Despite Lucapa making millions from selling its high-quality diamonds, the investor interest just hasn’t been there, with its share price wallowing around 5.2c.

 

Mid-last year Warwick Grigor, executive chairman and managing director of Sydney-based private investment bank Far East Capital, told Stockhead the fundamentals looked “very attractive based on existing production, but the market is not switched on to diamonds as there have been too many failures and too many undelivered promises”.

 

A new generation of diamond miners

But just because investors haven’t shown much interest doesn’t mean it can’t be a big money maker for a company that has the right ingredients.

This industry interest has spurred a number of juniors to add diamond projects to their portfolios.

In 2018 there was a flurry of activity in WA’s diamond-rich Kimberley. Companies like DevEx Resources (ASX:DEV) and Gibb River Diamonds (ASX:GIB) ventured into the area.

Gibb River picked up the old Ellendale mining leases after winning a bid for them from the WA government.

Canada is also witnessing the entry of new diamond hunters into the region.

According to the Canadian government, the country was the world’s third largest producer of diamonds by value (14.4 per cent) and the third largest producer by volume (15.7 per cent) in 2018.

That year Canada’s total primary exports of diamonds were valued at $2.9bn.

EHR Resources (ASX:EHX) has been on a buying spree recently, picking up two Canadian diamond projects in the past few months.

The company this week announced it had entered an option agreement with TSXV-listed North Arrow Minerals to earn an initial 40 per cent interest in the Naujaat diamond project in Canada.

This followed the completion of the acquisition of Nanuk Diamonds, which owns 625 mineral claims located east of the Ungava Bay in Northern Quebec.

EHR says the “world-class” Naujaat project represents the largest undeveloped diamond property in Canada that is not under the control of a major mining company.

It was first discovered by BHP in the early 2000s, but was divested as part of BHP’s corporate refocus on its iron ore, coal and petroleum operations later that decade.

Naujaat diamonds
The rare-coloured orangey-yellow diamonds from Naujaat. Photo: North Arrow Minerals

EHR diversified into diamonds because it only had one project, the La Victoria gold-silver project in northern Peru, and that has somewhat stalled because of permitting delays that have been ongoing for 18 months.

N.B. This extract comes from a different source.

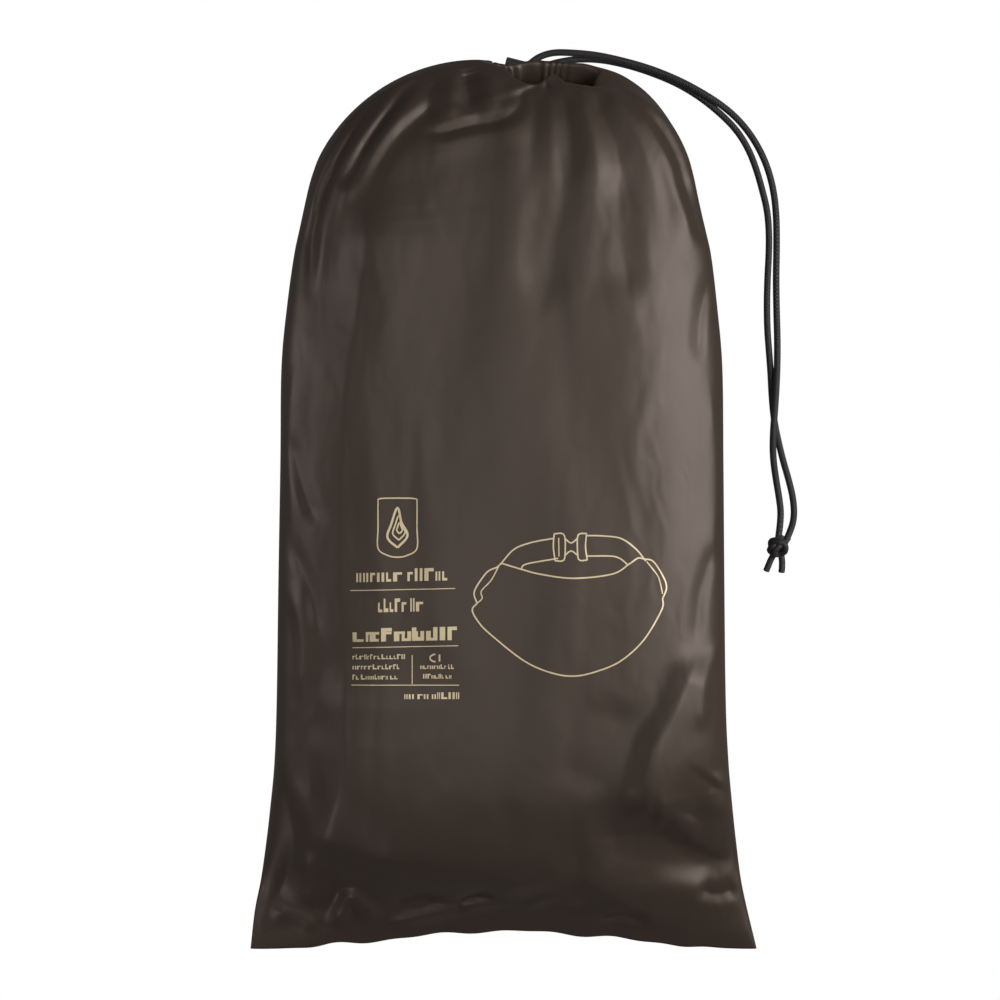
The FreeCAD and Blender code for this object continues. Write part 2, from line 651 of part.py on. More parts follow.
def build():
    """Every piece by its node name."""
    outer = strand_points(ROUTE_OUTER, -strand_offset, 1.5)
    inner = strand_points(ROUTE_INNER, strand_offset, 2.0)
    return {
        "front_panel": bag_panel(True),
        "back_panel": bag_panel(False),
        "side_seam_left": side_seam(-1),
        "side_seam_right": side_seam(1),
        "bottom_seam": bottom_seam(),
        "cord_channel_front": cord_channel(True),
        "cord_channel_back": cord_channel(False),
        "cord_loop_front": cord_loop(True),
        "cord_loop_back": cord_loop(False),
        "cord_strand_outer": tube(outer, cord_diameter / 2, "outer cord"),
        "cord_strand_inner": tube(inner, cord_diameter / 2, "inner cord"),
        "end_knot": end_knot(),
        "lock_body": lock_body(),
        "lock_button": lock_button(),
        "lock_spring": lock_spring(),
        "muff_shell": muff_layer(0.0, shell_inner),
        "muff_wadding": muff_layer(wadding_outer, wadding_inner),
        "muff_lining": muff_layer(lining_outer, lining_inner),
        "heating_pad": heating_pad(),
        "cuff_left": cuff(-1),
        "cuff_right": cuff(1),
        "waist_belt_left": belt(-1),
        "waist_belt_right": belt(1),
        "buckle_female": buckle_female(),
        "buckle_male": buckle_male(),
        "switch_housing": switch_housing(),
        "switch_button": switch_button(),
        "power_pocket": power_pocket(),
        "pocket_zip": pocket_zip(),
        "zip_slider": zip_slider(),
        "heater_lead": tube(lead_route(), lead_diameter / 2, "heater lead"),
        "lead_plug": lead_plug(),
    }


os.makedirs("parts", exist_ok=True)
for name, shape in build().items():
    print(f"{name}: valid {shape.isValid()}, solids {len(shape.Solids)}, volume {shape.Volume:.0f}")
    shape.exportStep(f"parts/{name}.step")
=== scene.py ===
"""Looks of the drawstring bag: gathered satin, foil print, braided cords, end knot and cord lock."""

import json
import math

import bpy
import numpy as np
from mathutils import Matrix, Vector, noise
from mathutils.bvhtree import BVHTree


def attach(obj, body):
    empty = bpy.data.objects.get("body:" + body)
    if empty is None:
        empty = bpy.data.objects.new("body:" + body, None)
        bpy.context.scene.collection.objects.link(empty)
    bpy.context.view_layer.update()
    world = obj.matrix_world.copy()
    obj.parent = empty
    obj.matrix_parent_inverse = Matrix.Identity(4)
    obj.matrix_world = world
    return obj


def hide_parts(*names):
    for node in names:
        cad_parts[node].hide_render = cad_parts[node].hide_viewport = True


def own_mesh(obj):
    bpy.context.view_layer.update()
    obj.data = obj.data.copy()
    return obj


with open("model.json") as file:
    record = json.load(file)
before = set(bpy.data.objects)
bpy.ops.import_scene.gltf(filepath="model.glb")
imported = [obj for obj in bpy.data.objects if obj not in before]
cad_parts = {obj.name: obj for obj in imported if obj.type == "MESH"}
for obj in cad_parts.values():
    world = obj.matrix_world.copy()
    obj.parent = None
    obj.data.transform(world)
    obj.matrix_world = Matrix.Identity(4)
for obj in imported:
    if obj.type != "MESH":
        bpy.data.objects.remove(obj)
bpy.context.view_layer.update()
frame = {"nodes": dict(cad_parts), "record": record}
MM = 0.001
SPLINE_STEPS = 24  # points worked out between two given ones


# ---------------------------------------------------------------- helpers
def smooth(t):
    t = np.clip(t, 0.0, 1.0)
    return t * t * (3 - 2 * t)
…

The company has a slightly different strategy to most, and it starts with being backed by one of Australia’s best corporate deal makers — Michael O’Keeffe.

O’Keeffe, EHR’s biggest shareholder and a non-executive director, built up coal miner Riversdale Mining from a market cap of $7m before selling it to Rio Tinto for $3.9bn in 2011.

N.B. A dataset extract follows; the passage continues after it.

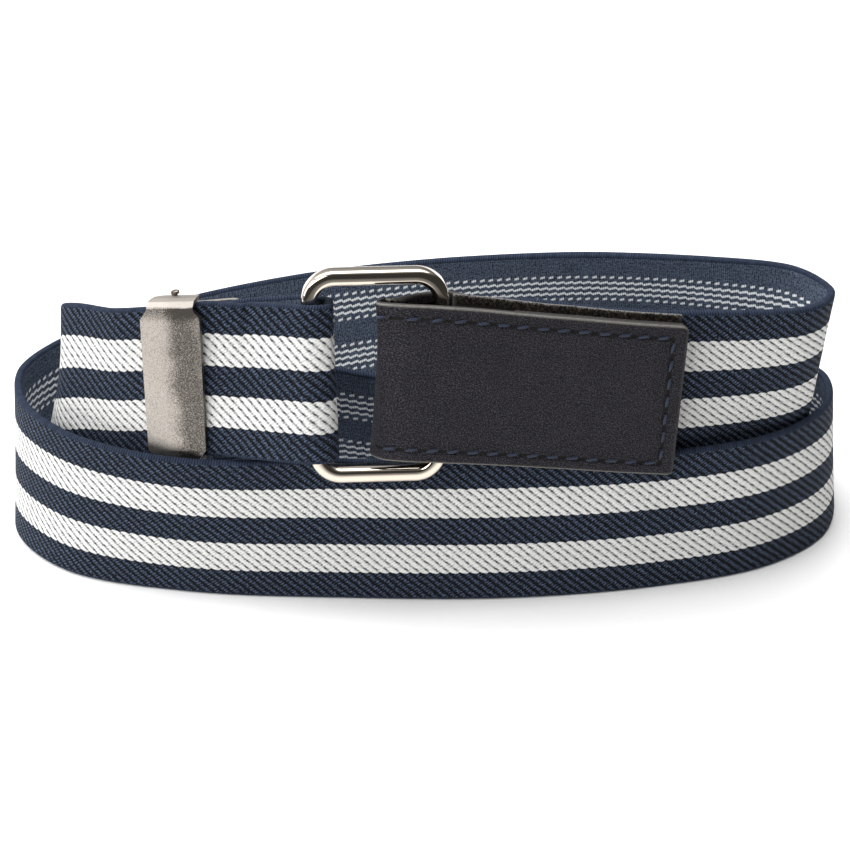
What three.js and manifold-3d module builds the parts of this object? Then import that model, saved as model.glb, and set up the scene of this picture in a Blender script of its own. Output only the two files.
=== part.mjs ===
import * as THREE from 'three';
import * as BufferGeometryUtils from 'three/addons/utils/BufferGeometryUtils.js';
import Module from 'manifold-3d';

// Elastic belt lying rolled in two turns, the ring and the leather fastener at the front.
// Millimetres, +Z up, front toward -Y.

const webbingWidth = 30;
const webbingThickness = 1.6;
const webbingSelvedge = 0.35;
const webbingStep = 3.2;

const leatherWidth = 30.4;
const leatherThickness = 1.3;
const leatherEdge = 0.3;
const leatherStep = 1.6;

const padThickness = 1;
const padEdge = 0.2;
const padHeight = 24.6;
const padAboveFlapEdge = 5.5;

const ringHeight = 40.2;
const ringWidth = 26.1;
const ringTaper = 0.035;
const ringBarWidth = 2.8;
const ringBarDepth = 4.3;
const ringBarRounding = 0.9;
const ringCornerRadius = 4.6;
const ringLean = 11.5;
const ringYaw = 3;
const ringCentre = new THREE.Vector3(-8.8, 1, 47.9);

const plateThickness = 0.9;
const pinHoleRadius = 0.72;
const pinDepth = 2.35;
const pinAcross = -0.9;
const boreHalfHeight = 18;
const knuckleRadius = 1.2;
const leverHalfHeight = 14.3;
const knuckleHalfHeight = 14.3;
const leverReach = 12.4;
const leverThickness = 0.9;
const leverDepth = 3.5;
const leverLift = 10.4;
const leverCorner = 2;
const sliderAlong = -45.6;
const sliderTwist = 3.5;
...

He has also been the CEO of ASX-listed Canadian explorer Champion Iron (ASX:CIA) since 2014 and during the time he’s been at the helm, the company’s share price has risen from 25c to $2.83 on the back of several shrewd acquisitions.

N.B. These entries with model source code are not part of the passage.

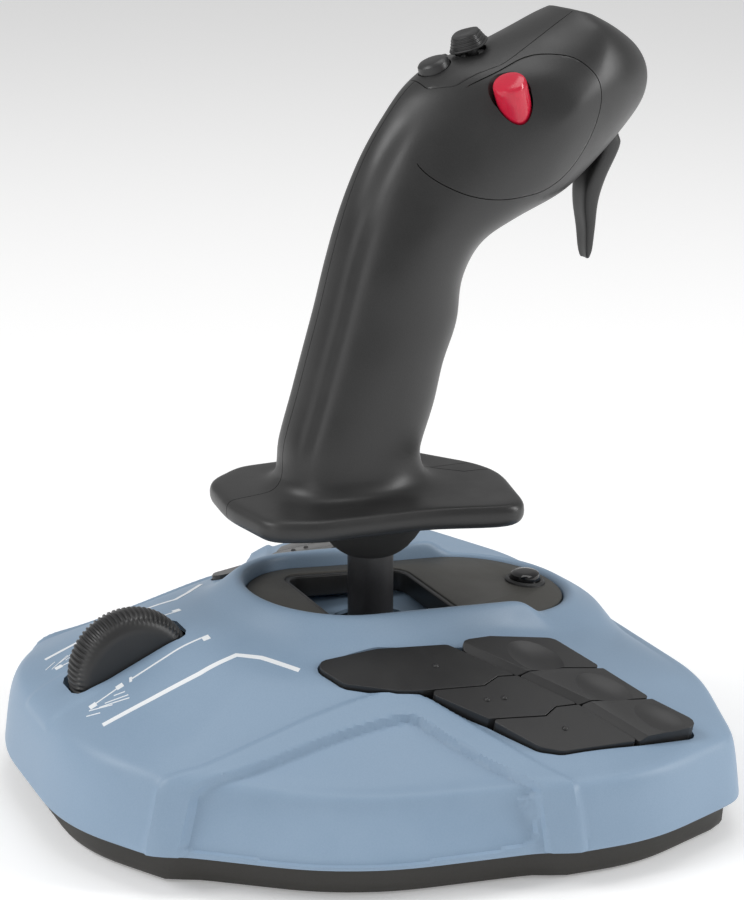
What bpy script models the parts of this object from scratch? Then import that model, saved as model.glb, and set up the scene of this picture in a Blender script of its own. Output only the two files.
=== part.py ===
"""Flight joystick: weighted base, gimbal, twisting grip, trigger, hat, buttons and throttle wheel.

Everything is drawn in millimetres from the stick's axis (x = 0, y = 0) and the table (z = 0).
+X is the user's right and the user sits on the -Y side. STICK_Y then places the stick in the
finished frame, whose origin is the middle of the base.
"""
import math

import bmesh
import bpy
from mathutils import Matrix, Vector

MM = 0.001
GAP = 0.3               # clearance between pieces that touch
SEAM = 0.3              # each piece stops this far from a visible seam line

# ---- base outline -------------------------------------------------------------------------
# Right-hand corners of the rim, (x, y, corner radius), from the front to the rear.
RIM_CORNERS = [
    (28.0, -104.7, 60.0),
    (54.4, -89.2, 4.0),
    (59.3, -80.5, 4.0),
    (86.3, -47.1, 90.0),
    (96.6, 1.2, 3.0),
    (100.9, 9.9, 3.0),
    (103.8, 32.0, 60.0),
    (94.8, 66.0, 8.0),
    (55.0, 81.5, 60.0),
]
OUTLINE_STEPS = 72      # points round the base
WALL = 2.6
FLARE = 3.0             # the shell's lower edge stands this far outside the rim
SHELL_FOOT_Z = 10.0
RIM_Z = 28.0
RIM_TOP_SIDE_Z = 29.8
RIM_TOP_FRONT_Z = 34.3
RIM_TOP_INSET = 5.0
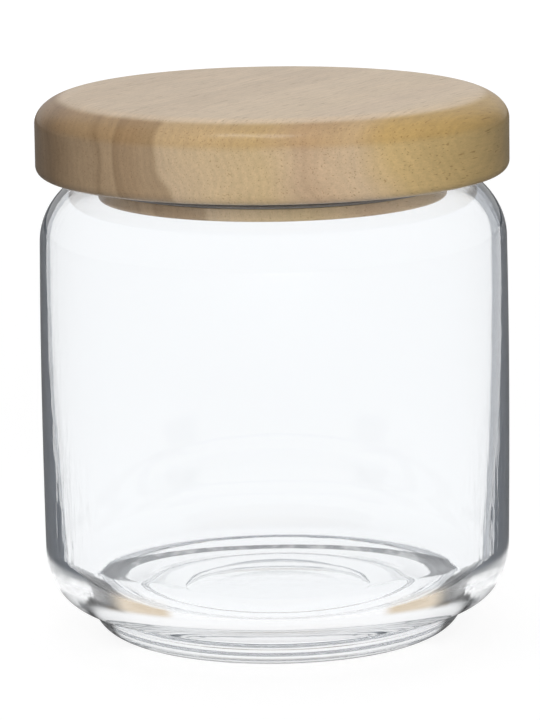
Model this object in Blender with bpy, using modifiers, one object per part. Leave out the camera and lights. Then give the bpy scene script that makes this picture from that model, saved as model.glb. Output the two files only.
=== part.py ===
"""Glass storage jar with a turned wooden lid and a finned silicone seal.

Three pieces on one axis: the pressed glass jar, the solid wood lid whose plug
drops into the jar's mouth, and the seal that sits in a groove round the plug.
Metres, +Z up. The origin is the centre of the foot's rest plane.
"""

import math

import bpy

MM = 0.001

# Turning: facets round the axis, and facets along each kind of curve
SEGMENTS = 64
CURVE_STEPS = 8
FINE_STEPS = 4
OUTER_SIDE_STEPS = 4
INNER_SIDE_STEPS = 6
MERGE_DISTANCE = 0.01 * MM

# Clearances between pieces that touch on the real jar
SEAT_GAP = 0.3 * MM
SEAL_GAP = 0.3 * MM
PLUG_GAP = 2.15 * MM

# Glass body, outside, widest at mid height and drawn in at both ends of the side
BODY_RADIUS = 49.72 * MM
BODY_TOP_INSET = 0.32 * MM
BODY_LOW_INSET = 0.22 * MM
SHOULDER_START = 84.5 * MM
SHOULDER_REACH = 18.5 * MM
SHOULDER_RISE = 16.0 * MM
SHOULDER_SWEEP = math.radians(61.5)
HEEL_START = 18.7 * MM
HEEL_REACH = 9.0 * MM
FOOT_HEIGHT = 6.6 * MM

# Stacking foot and the recess under it, inwards from the heel
FOOT_NOTCH = 0.8 * MM
FOOT_REACH = 8.0 * MM
REST_WIDTH = 1.3 * MM
REST_EDGE_ROUND = 1.2 * MM
RECESS_DEPTH = 2.0 * MM
RECESS_SLOPE = 1.2 * MM
RECESS_ROUND = 0.5 * MM
RECESS_LAND = 6.5 * MM
PUNT_STEP = 0.7 * MM
PUNT_SLOPE = 1.5 * MM
PUNT_CROWN = 0.4 * MM

# Glass body, inside: an even lip and shoulder, and a side that thickens near the floor
LIP_WALL = 1.4 * MM
LOW_WALL = 3.0 * MM
WALL_POWER = 2.2
FLOOR_HEIGHT = 9.2 * MM
INNER_CORNER_REACH = 11.0 * MM
INNER_CORNER_RISE = 11.0 * MM

# Wooden lid
LID_OVERHANG = 0.28 * MM
LID_THICKNESS = 16.75 * MM
LID_TOP_REACH = 9.2 * MM
LID_TOP_DROP = 5.9 * MM
LID_EDGE_ROUND = 2.1 * MM
PLUG_DEPTH = 5.5 * MM
PLUG_EDGE_ROUND = 0.8 * MM
GROOVE_TOP = 0.6 * MM
GROOVE_HEIGHT = 2.4 * MM
GROOVE_DEPTH = 1.8 * MM

# Silicone seal
SEAL_BAND = 1.0 * MM
FIN_COUNT = 2
FIN_THICKNESS = 0.5 * MM
FIN_TIP_THICKNESS = 0.3 * MM


def elliptic_arc(centre, reach, rise, start, end, steps):
    """Points of an arc of an ellipse, its angles in radians from +X."""
    points = []
    for step in range(steps + 1):
        angle = start + (end - start) * step / steps
        x = centre[0] + reach * math.cos(angle)
        z = centre[1] + rise * math.sin(angle)
        points.append((x, z))
    return points


def body_radius(height):
    """Outer radius of the jar's side, which bulges a little at mid height."""
    middle = (HEEL_START + SHOULDER_START) / 2.0
    away_share = (height - middle) / (SHOULDER_START - middle)
    inset = BODY_TOP_INSET if height > middle else BODY_LOW_INSET
    return BODY_RADIUS - inset * away_share ** 2


def heel_inner_radius():
    """Radius of the notch between the heel and the foot."""
    return body_radius(HEEL_START) - HEEL_REACH


def foot_radius():
    """Radius of the top of the stacking foot."""
    return heel_inner_radius() - FOOT_NOTCH


def rest_outer_radius():
    """Outer radius of the flat ring that the jar stands on."""
    return foot_radius() - FOOT_REACH


def lid_radius():
    """Radius of the lid's cap, just wider than the jar."""
    return BODY_RADIUS + LID_OVERHANG


def side_wall(height):
    """Thickness of the jar's side, which grows ever faster towards the base."""
    low = FLOOR_HEIGHT + INNER_CORNER_RISE
    share = (SHOULDER_START - height) / (SHOULDER_START - low)
    return LIP_WALL + (LOW_WALL - LIP_WALL) * share ** WALL_POWER


def shoulder_point(angle):
    """A point of the outer shoulder and the outward normal there."""
    x = body_radius(SHOULDER_START) - SHOULDER_REACH * (1.0 - math.cos(angle))
    z = SHOULDER_START + SHOULDER_RISE * math.sin(angle)
    normal_x = math.cos(angle) / SHOULDER_REACH
    normal_z = math.sin(angle) / SHOULDER_RISE
    length = math.hypot(normal_x, normal_z)
    return x, z, normal_x / length, normal_z / length


def shoulder_curve(depth):
    """The shoulder's curve, upwards, at a depth below its outer surface."""
    points = []
    for step in range(CURVE_STEPS + 1):
        x, z, normal_x, normal_z = shoulder_point(SHOULDER_SWEEP * step / CURVE_STEPS)
        points.append((x - depth * normal_x, z - depth * normal_z))
    return points


def lip_centre():
    """Centre of the round lip, and the angle of the shoulder's normal there."""
    x, z, normal_x, normal_z = shoulder_point(SHOULDER_SWEEP)
    half = LIP_WALL / 2.0
    return x - half * normal_x, z - half * normal_z, math.atan2(normal_z, normal_x)


def mouth_radius():
    """Inner radius of the mouth, where the lip comes nearest to the axis."""
    return lip_centre()[0] - LIP_WALL / 2.0


def rim_height():
    """Height of the top of the lip."""
    return lip_centre()[1] + LIP_WALL / 2.0


def cap_height():
    """Height of the cap's underside, just clear of the lip."""
    return rim_height() + SEAT_GAP


def plug_radius():
    """Radius of the lid's plug."""
    return mouth_radius() - PLUG_GAP


def side_points(low, high, steps, wall):
    """Points up the side at even heights, wall(height) inside its outer face."""
    points = []
    for step in range(steps + 1):
        height = low + (high - low) * step / steps
        points.append((body_radius(height) - wall(height), height))
    return points


def no_wall(height):
    """The outer face itself."""
    return 0.0


def joined(*runs):
    """One outline from runs of points, without a doubled point where they meet."""
    outline = []
    for run in runs:
        for point in run:
            if outline and math.dist(outline[-1], point) < MERGE_DISTANCE:
                continue
            outline.append(point)
    return outline


def jar_inside():
    """From the centre of the floor out to the wall and up to the lip."""
    corner_top = FLOOR_HEIGHT + INNER_CORNER_RISE
    wall_radius = body_radius(corner_top) - side_wall(corner_top)
    corner = elliptic_arc(
        (wall_radius - INNER_CORNER_REACH, corner_top),
        INNER_CORNER_REACH, INNER_CORNER_RISE,
        -math.pi / 2.0, 0.0, CURVE_STEPS)
    side = side_points(corner_top, SHOULDER_START, INNER_SIDE_STEPS, side_wall)
    return joined([(0.0, FLOOR_HEIGHT)], corner, side, shoulder_curve(LIP_WALL))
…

Investors appear to be interested in EHR’s pivot into diamonds with its share price running from 3c in December to a high of 14c in January.

 

Not making the same mistakes

EHR Resources has a global mindset and is on the hunt for more good diamond projects across Australia, Botswana and Canada.

Managing director Peter Ravenscroft told Stockhead EHR doesn’t want to make the same mistake other junior diamond explorers had made and was looking to build out a “balanced portfolio”.

“We’re looking at a more global kind of scale and there are a number of junior diamond companies listed in Canada and in London,” he explained.

“I guess the thesis behind which we’re working is that most of those companies, junior companies in particular, are focused on single projects, or maybe two projects, and the amount of capital they require to bring those projects to an advanced state is way beyond the funding that is available to a junior company.”

Ravenscroft says the most expensive stage for a diamond miner is the process of finding out just how much their diamonds are worth in terms of quality and price.

“Typically, you need to be spending $10-$20m to find that out,” he said. “And a lot of the companies we’re talking to are at that stage, they have very promising projects, but they need to spend that much money and their market cap is $3-$5m, so really impossible for them to raise that kind of money on their own.

“We don’t want to be another one of them and just face exactly the same challenge. What we’re doing is building a portfolio of a number of these different projects and then being able to build scale through that process and raise the appropriate capital.

“At the moment we’re a very small company, but that’s not our intention. We see ourselves growing into a mid-cap diamond producer at the end of this.”

 

Steady as she goes

But EHR isn’t rushing the process. It has shortlisted five to 10 diamond projects that it likes in Canada, Botswana and Australia.

EHR’s plan is to build up a pipeline of advanced and early stage projects.

“It’s a question now given our current size and scale and the requirement to manage our capital as best we can, we’re taking it as steadily as we can, but the opportunities are there and we know what we want to do,” Ravenscroft said.

Ravenscroft says EHR is working to a “countercyclical strategy”.

“Our major shareholder Michael O’Keefe has a reputation for being contrarian and doing things at the right time in the cycle,” he noted.

“He had been looking around the resources industry, looking for commodities that were in a position where there were opportunities at the bottom of the cycle, and diamonds was probably the leading one of those.

“At the same time, I had been generating this strategy on my own, ended up talking to Michael and we saw a really good fit. And EHR was a vehicle which we thought was the ideal one in which to put the strategy.”